Les places 

Entourée de peupliers, éclairée par le soleil, elle se dresse au milieu d’un village qui sent bon la lavande. À cet endroit, le reflet des feuilles danse sur le sol éclairé de la lumière d’été. Toutes les rues aux alentours y aboutissent et les touristes s’y retrouvent pour y consommer une boisson fraiche ou un café. Quelques-uns d’entre eux y circulent pour longer les boutiques avoisinantes. L’un d’eux vient d’attraper un maillot bain sur le portique posé devant, sur l’un des trottoirs. Une estrade est installée sur l’un de ses coins, entourée de chaises empilées prêtes pour la fête car il y a bal tous les soirs.

Combien de personnes ont marché, couru, diné, dansé, se sont embrassés ? Telle une ruche, tout le monde y passe, y compris pour faire son marché. Là où les places grouillent, à la vitesse d’un film en accéléré on voit la vie défiler, on entend les rires, parfois les pleurs et les cris des badauds. Insouciante place tu vieillis, tes dalles s’usent par l’érosion du temps qui passe, balayées par les pluies, les feuilles d’automnes et la fonte des neiges. Certains pavés tout autour se décollent ou ont été décollés. Ça me rappelle, cette place appelée place de la Rougemare où en effet le sang a coulé dans l’histoire. Cette place chère à mes souvenirs car il fut un temps où j’y habitais. Cette place au cœur d’une ville du Moyen-Âge, tapissée de gros pavés, bordée d’une route et d’un parking permettant de rejoindre une chapelle désaffectée transformée en théâtre au cœur de ce lieu. Les clochards y ont longtemps élu domicile sur les bancs aujourd’hui disparus.

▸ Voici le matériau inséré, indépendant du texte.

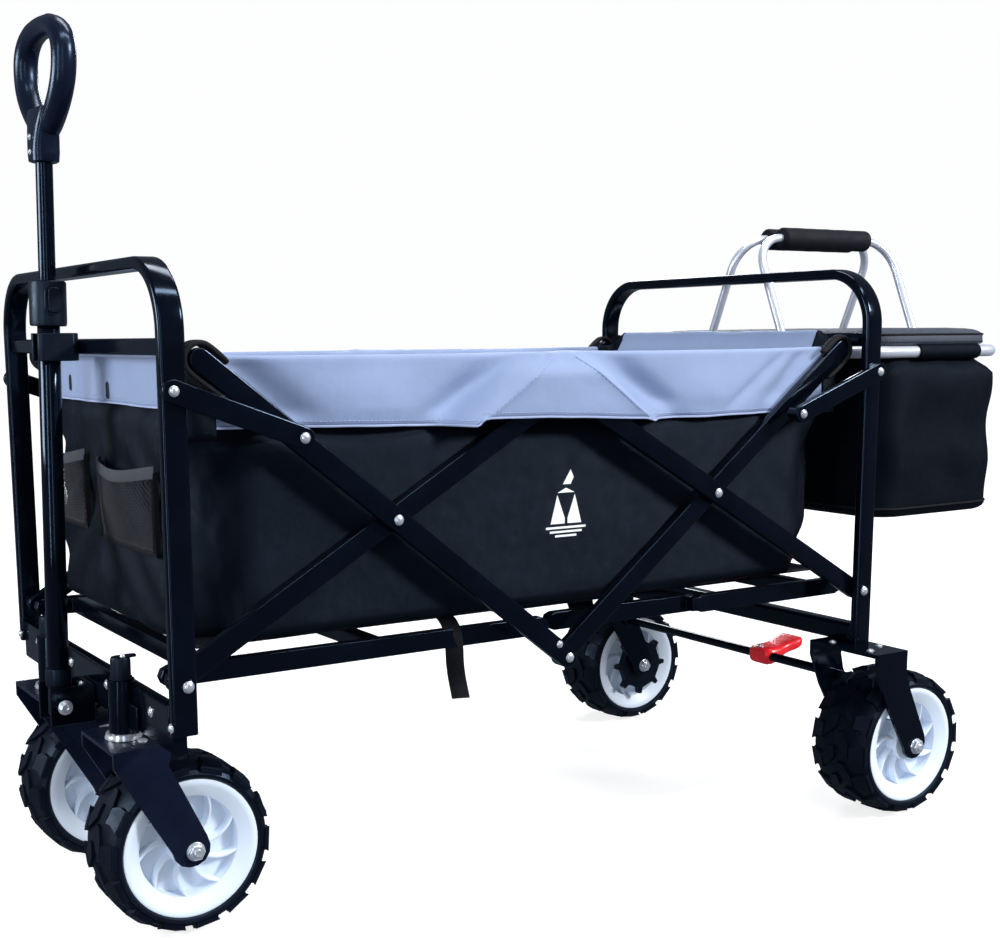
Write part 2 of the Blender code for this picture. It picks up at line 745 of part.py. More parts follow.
def make_brake_disc(side_name, side, finish):
    """Toothed ring on the inner face of a rear hub, with a gap under the pawl."""
    pitch = math.tau / BRAKE_TEETH
    first = brake_direction()
    outline = []
    for i in range(BRAKE_TEETH):
        for share, radius in (
            (0.34, BRAKE_ROOT_RADIUS),
            (0.42, BRAKE_DISC_RADIUS),
            (0.58, BRAKE_DISC_RADIUS),
            (0.66, BRAKE_ROOT_RADIUS),
        ):
            turn = first + pitch * (i + share)
            x = REAR_AXLE_X + radius * math.cos(turn)
            z = WHEEL_RADIUS + radius * math.sin(turn)
            outline.append((x, z))
    inner_face = REAR_WHEEL_Y - TYRE_WIDE / 2
    low, high = span(side, (inner_face - 0.0095, inner_face + 0.0005))
    bm = bmesh.new()
    prism(bm, outline, "y", low, high)
    centre = (REAR_AXLE_X, side * (inner_face - 0.0045), WHEEL_RADIUS)
    disc = place(bm, f"brake_disc_{side_name}", finish["plastic"], centre)
    bm = bmesh.new()
    prism(bm, circle(REAR_AXLE_X, WHEEL_RADIUS, AXLE_RADIUS + GAP, 12), "y", low - 0.01, high + 0.01)
    combine(disc, place(bm, "bore", None), "DIFFERENCE")


def make_brake(finish):
    """Brake bar with a pawl at each end, and its pedal."""
    axis = (BRAKE_BAR_X, 0.0, BRAKE_BAR_Z)
    tip = 0.2190
    bm = bmesh.new()
    lathe(bm, [(BRAKE_BAR_RADIUS, -tip), (BRAKE_BAR_RADIUS, tip)], axis, 12)
    bar = place(bm, "brake_bar", finish["frame"], axis)
    released = brake_direction() + math.pi + math.radians(30)
    end = (
        BRAKE_BAR_X + 0.037 * math.cos(released),
        BRAKE_BAR_Z + 0.037 * math.sin(released),
    )
    bm = bmesh.new()
    for side in SIDES.values():
        outline = stadium((BRAKE_BAR_X, BRAKE_BAR_Z), end, 0.006, 3)
        prism(bm, outline, "y", *span(side, (0.2125, 0.2187)))
    combine(bar, place(bm, "pawls", None), "UNION")
    bm = bmesh.new()
    outline = [
        (0.435, 0.150),
        (0.464, 0.150),
        (0.487, 0.158),
        (0.516, 0.172),
        (0.522, 0.184),
        (0.516, 0.194),
        (0.498, 0.193),
        (0.464, 0.180),
        (0.435, 0.180),
    ]
    prism(bm, outline, "y", PEDAL_Y - 0.021, PEDAL_Y + 0.021)
    pedal = place(bm, "brake_pedal", finish["red"], (BRAKE_BAR_X, PEDAL_Y, BRAKE_BAR_Z))
    bm = bmesh.new()
    hole = circle(BRAKE_BAR_X, BRAKE_BAR_Z, BRAKE_BAR_RADIUS + GAP, 12)
    prism(bm, hole, "y", PEDAL_Y - 0.05, PEDAL_Y + 0.05)
    combine(pedal, place(bm, "bore", None), "DIFFERENCE")


def make_tow_handle(finish):
    pivot = (TOW_X, 0.0, TOW_PIVOT_Z)
    centre = (TOW_X, 0.0, 0.0)
    bm = bmesh.new()
    profile = [
        (TOW_TUBE_RADIUS, 0.2035),
        (TOW_TUBE_RADIUS, TOW_TUBE_TOP),
        (TOW_TUBE_BORE, TOW_TUBE_TOP),
        (TOW_TUBE_BORE, 0.2265),
    ]
    lathe(bm, profile, centre, 20, "z")
    tube = place(bm, "tow_tube", finish["frame"], pivot)
    combine(tube, pin_holes([(TOW_X, TOW_PIVOT_Z)], -0.02, 0.02), "DIFFERENCE")
    make_tow_collar(centre, pivot, finish)
    bm = bmesh.new()
    profile = [(INNER_TUBE_RADIUS, INNER_TUBE_BOTTOM), (INNER_TUBE_RADIUS, GRIP_BOTTOM - GAP)]
    lathe(bm, profile, centre, 20, "z")
    place(bm, "tow_inner_tube", finish["frame"], (TOW_X, 0.0, INNER_TUBE_BOTTOM))
    make_tow_grip(finish)
    lean_tow_handle(Vector(pivot))


def lean_tow_handle(pivot):
    """The parked handle leans back a little, turned about its pivot bolt."""
    turn = Matrix.Rotation(TOW_LEAN, 4, "Y")
    for name in ("tow_tube", "tow_collar", "tow_lock_button", "tow_inner_tube", "tow_grip"):
        piece = bpy.data.objects[name]
        piece.data.transform(turn)
        piece.location = pivot + turn @ (piece.location - pivot)


def make_tow_collar(centre, pivot, finish):
    """Plastic collar on top of the tow tube, with a pocket for its button."""
    wide = TOW_TUBE_RADIUS + GAP
    narrow = INNER_TUBE_RADIUS + 0.0005
    step = TOW_TUBE_TOP + GAP
    bm = bmesh.new()
    profile = [
        (wide, COLLAR[0]),
        (COLLAR_RADIUS, COLLAR[0]),
        (COLLAR_RADIUS, COLLAR[1]),
        (narrow, COLLAR[1]),
        (narrow, step),
        (wide, step),
    ]
    lathe(bm, profile, centre, 20, "z", closed=True)
    collar = place(bm, "tow_collar", finish["plastic"], pivot)
    middle = 0.6315
    pocket = rounded_rect((TOW_X - 0.0065, middle - 0.013), (TOW_X + 0.0065, middle + 0.013), 0.004, 2)
    bm = bmesh.new()
    prism(bm, pocket, "y", -0.03, -0.0110)
    combine(collar, place(bm, "pocket", None), "DIFFERENCE")
    shape = rounded_rect((TOW_X - 0.006, middle - 0.0125), (TOW_X + 0.006, middle + 0.0125), 0.0037, 2)
    bm = bmesh.new()
    prism(bm, shape, "y", -0.0215, -0.0145)
    place(bm, "tow_lock_button", finish["plastic"], (TOW_X, -0.0215, middle))


def make_tow_grip(finish):
    """D-shaped grip: a loop across the wagon on a tapered neck."""
    radius = GRIP_THICK / 2
    half = GRIP_WIDE / 2 - radius
    low = GRIP_BOTTOM + 0.030
    high = GRIP_TOP - radius
    widest = 0.862
    path = []
    steps = 24
    for i in range(steps):
        turn = math.tau * i / steps
        s = math.sin(turn)
        rise = (high - widest) if s > 0 else (widest - low)
        taper = 1.0 if s > 0 else 1.0 - 0.52 * s * s
        path.append((TOW_X, half * taper * math.cos(turn), widest + rise * s))
    bm = bmesh.new()
    sweep(bm, path, circle(0.0, 0.0, radius, 10), (1.0, 0.0, 0.0), closed=True)
    grip = place(bm, "tow_grip", finish["foam"], (TOW_X, 0.0, GRIP_BOTTOM))
    bm = bmesh.new()
    lathe(bm, [(0.0142, GRIP_BOTTOM), (0.0175, low + 0.004)], (TOW_X, 0.0, 0.0), 16, "z")
    combine(grip, place(bm, "neck", None), "UNION")


def rim_path():
    low = (BASKET_RIM_X[0], -BASKET_RIM_Y)
    high = (BASKET_RIM_X[1], BASKET_RIM_Y)
    return rounded_rect(low, high, 0.045, 5)


def make_basket(finish):
    origin = (BASKET_RIM_X[0], 0.0, BASKET_RIM_Z)
    path = [(x, y, BASKET_RIM_Z) for x, y in rim_path()]
    bm = bmesh.new()
    sweep(bm, path, circle(0.0, 0.0, BASKET_RIM_RADIUS, 10), (0.0, 0.0, 1.0), closed=True)
    rim = place(bm, "basket_rim", finish["aluminium"], origin)
    bm = bmesh.new()
    for y in (-HANDLE_Y, HANDLE_Y):
        for end, way in ((0, -1), (1, 1)):
            start = BASKET_RIM_X[end] + way * 0.003
            stop = LEG_X[end] + way * 0.0045
            lathe(bm, [(0.003, start), (0.003, stop)], (0.0, y, HANDLE_Z), 10, "x")
    combine(rim, place(bm, "handle_pins", None), "UNION")
    make_basket_bag(origin, finish)
    make_basket_lid(finish)
    for side_name, side in SIDES.items():
        make_basket_handle(side_name, side, finish)


def make_basket_bag(origin, finish):
    inset = BASKET_RIM_RADIUS + 0.0006
    top = BASKET_RIM_Z + 0.004
    low = (BASKET_RIM_X[0] + inset, -BASKET_RIM_Y + inset)
    high = (BASKET_RIM_X[1] - inset, BASKET_RIM_Y - inset)
    bm = bmesh.new()
    prism(bm, rounded_rect(low, high, 0.037, 4), "z", BASKET_BOTTOM, top)
    shell = place(bm, "basket_bag", finish["fabric"], origin)
    low = (low[0] + BASKET_WALL, low[1] + BASKET_WALL)
    high = (high[0] - BASKET_WALL, high[1] - BASKET_WALL)
    bm = bmesh.new()
    prism(bm, rounded_rect(low, high, 0.034, 4), "z", BASKET_BOTTOM + BASKET_WALL, top + 0.02)
    combine(shell, place(bm, "inside", None), "DIFFERENCE")


def make_basket_lid(finish):
    low = (BASKET_RIM_X[0] - 0.005, -BASKET_RIM_Y - 0.005)
    high = (BASKET_RIM_X[1] + 0.005, BASKET_RIM_Y + 0.005)
    under = BASKET_RIM_Z + BASKET_RIM_RADIUS + 0.0006
    bm = bmesh.new()
    prism(bm, rounded_rect(low, high, 0.048, 4), "z", under, under + 0.013)
    place(bm, "basket_lid", finish["fabric"], (high[0], 0.0, under))


def make_basket_handle(side_name, side, finish):
    """U handle across the basket, leaning to the middle, with a foam sleeve."""
    pivot = (0.0, side * HANDLE_Y, HANDLE_Z)
    corner = 0.045
    long = HANDLE_LONG
    path = [(LEG_X[0], 0.0, 0.0)]
    steps = 4
    for end, first in ((0, math.pi), (1, math.pi / 2)):
        centre_x = LEG_X[end] + (corner if end == 0 else -corner)
        for i in range(steps + 1):
            turn = first - math.pi / 2 * i / steps
            path.append((centre_x + corner * math.cos(turn), 0.0, long - corner + corner * math.sin(turn)))
    path.append((LEG_X[1], 0.0, 0.0))
    lean = Matrix.Rotation(side * HANDLE_LEAN, 4, "X")
    place_at = Matrix.Translation(pivot) @ lean
    bm = bmesh.new()
    sweep(bm, path, circle(0.0, 0.0, LEG_RADIUS, 10), (0.0, 1.0, 0.0))
    for end in (0, 1):
        eye = [(0.0075, LEG_X[end] - 0.0035), (0.0075, LEG_X[end] + 0.0035)]
        ring = bmesh.new()
        lathe(ring, eye, (0.0, 0.0, 0.0), 12, "x")
        ring.transform(place_at)
        eye_object = place(ring, f"eye_{end}", None)
        if end == 0:
            first_eye = eye_object
        else:
            second_eye = eye_object
    bm.transform(place_at)
    origin = ((LEG_X[0] + LEG_X[1]) / 2, pivot[1], pivot[2])
    handle = place(bm, f"basket_handle_{side_name}", finish["aluminium"], origin)
    combine(handle, first_eye, "UNION")
    combine(handle, second_eye, "UNION")
    bm = bmesh.new()
    for end in (0, 1):
        reach = [(0.0034, LEG_X[end] - 0.009), (0.0034, LEG_X[end] + 0.009)]
        lathe(bm, reach, pivot, 10, "x")
    combine(handle, place(bm, "pin_bores", None), "DIFFERENCE")
    sleeve = [
        (LEG_RADIUS + GAP, LEG_X[0] + corner + 0.002),
        (FOAM_RADIUS, LEG_X[0] + corner + 0.002),
        (FOAM_RADIUS, LEG_X[1] - corner - 0.002),
        (LEG_RADIUS + GAP, LEG_X[1] - corner - 0.002),
    ]
    bm = bmesh.new()
    lathe(bm, sleeve, (0.0, 0.0, long), 14, "x", closed=True)
    bm.transform(place_at)
    place(bm, f"basket_grip_{side_name}", finish["foam"], origin)


def make_bag(finish):
    """Plain walls and floor of the fabric bag."""
    inner = BAG_Y - BAG_WALL
    for side_name, side in SIDES.items():
        y = span(side, (inner, BAG_Y))
        bm = bmesh.new()
        box(bm, (-BAG_X, y[0], BAG_FLOOR[0]), (BAG_X, y[1], BAG_TOP))
        place(bm, f"bag_side_{side_name}", finish["fabric"])
    reach = inner - GAP
    for name, way in (("bag_front_wall", -1), ("bag_rear_wall", 1)):
        x = sorted((way * BAG_X, way * (BAG_X - BAG_WALL)))
        bm = bmesh.new()
        box(bm, (x[0], -reach, BAG_FLOOR[0]), (x[1], reach, BAG_TOP))
        place(bm, name, finish["fabric"])
    end = BAG_X - BAG_WALL - GAP
    bm = bmesh.new()
    box(bm, (-end, -reach, BAG_FLOOR[0]), (end, reach, BAG_FLOOR[1]))
    place(bm, "bag_floor", finish["fabric"])


def centre_wagon():
    for obj in bpy.data.objects:
        obj.location.x -= MIDDLE_X
        obj.data.shade_smooth()
        obj.data.set_sharp_from_angle(angle=math.radians(35))


def main():
    clear_scene()
    finish = make_materials()
    make_front_frame(finish)
    make_front_wheels(finish)
    make_side_links(finish)
    make_floor(finish)
    make_rear_frame(finish)
    make_brake(finish)
    make_tow_handle(finish)
    make_basket(finish)
    make_bag(finish)
    centre_wagon()


main()
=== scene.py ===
"""Looks of the folding camp wagon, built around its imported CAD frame.

Lengths are in metres. Most places are given in wagon coordinates, where x = 0 is
the middle of the side scissors; MIDDLE moves them into the frame's coordinates.
"""

import math

import bmesh
import bpy
from mathutils import Matrix, Vector, noise


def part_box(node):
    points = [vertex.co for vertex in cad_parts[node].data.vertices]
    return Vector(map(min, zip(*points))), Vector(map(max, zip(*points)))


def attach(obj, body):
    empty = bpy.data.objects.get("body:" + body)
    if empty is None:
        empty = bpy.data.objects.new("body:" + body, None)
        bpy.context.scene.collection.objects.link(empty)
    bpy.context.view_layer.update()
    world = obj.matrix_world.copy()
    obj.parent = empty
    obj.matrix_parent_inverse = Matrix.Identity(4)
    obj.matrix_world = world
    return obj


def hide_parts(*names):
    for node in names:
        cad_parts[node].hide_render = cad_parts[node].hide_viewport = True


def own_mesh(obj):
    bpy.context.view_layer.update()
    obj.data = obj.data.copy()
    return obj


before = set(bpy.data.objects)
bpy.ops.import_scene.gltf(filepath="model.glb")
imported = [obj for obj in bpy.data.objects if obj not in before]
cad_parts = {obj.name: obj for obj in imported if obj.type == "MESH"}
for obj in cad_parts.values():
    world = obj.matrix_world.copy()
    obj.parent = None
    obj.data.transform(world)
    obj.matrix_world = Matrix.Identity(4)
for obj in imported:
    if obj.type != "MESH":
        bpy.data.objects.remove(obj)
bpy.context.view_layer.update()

X = Vector((1, 0, 0))
Y = Vector((0, 1, 0))
Z = Vector((0, 0, 1))
SIDES = {"left": -1, "right": 1}
ENDS = {"front": -1, "rear": 1}
HOME = {"front": "root", "rear": "rear_frame"}


def low(node):
    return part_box(node)[0]


def high(node):
    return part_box(node)[1]


def middle(node):
    return (low(node) + high(node)) / 2


MIDDLE = (low("front_hoop").x + high("rear_hoop").x) / 2
HOOP_OUT = high("front_hoop").y
TUBE_WIDE = 0.025
TUBE_THICK = 0.012
HOOP_IN = HOOP_OUT - TUBE_THICK
HOOP_CORNER = 0.062
LINK_WIDE = 0.022
STAY_WIDE = 0.021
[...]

Si ces places pouvaient parler, elles raconteraient des histoires de vie et celles du village, parfois à dormir debout. Celle-ci témoignerait de son histoire, du temps où les calèches ont façonné sa route, où il ne fallait pas s’y promener trop tard car l’époque était malfamée. D’autres y ont rencontré l’amour car à l’angle d’un de leurs murs, dans un lieu discret, y sont gravés des lettres incrustées parfois dans un cœur pour l’éternité. Ces inscriptions, m’évoquent celles  sur un chêne bicentenaire situé en plein milieu de cette petite place de la Grèce du Nord où vous accédez à un panorama plongeant sur les gorges de Vicos et où la chaine de montage au loin borde la frontière de Yougoslavie et Bulgarie. Un lieu d’accueil bordé d’un restaurant et ses chambres d’hôtes accédant sur le parvis de la place où vous pouvez vous installer à l’ombre d’un chêne. C’est là que j’ai rencontré ses habitants et que j’ai vu un enfant et son père remplir un seau de terre au pied de ce chêne, car ici, il n’y a pas de sable pour construire un château. Cette place isolée du monde, dans sa simplicité, éveille les consciences – le temps de s’y arrêter – et vous procure l’espace d’un moment un peu de calme et de sérénité.  Les joueurs de boules ne s’y activent pas mais les vieux du village y discutent en soirée à l’abri de la télé. Les places sont vivantes, l’une rappelle l’autre, elles présentent quelques ressemblances, un parvis, une église à proximité, un arbre ou quelques arbres, un lieu de rencontre où les enfants grandissent et la vie défile.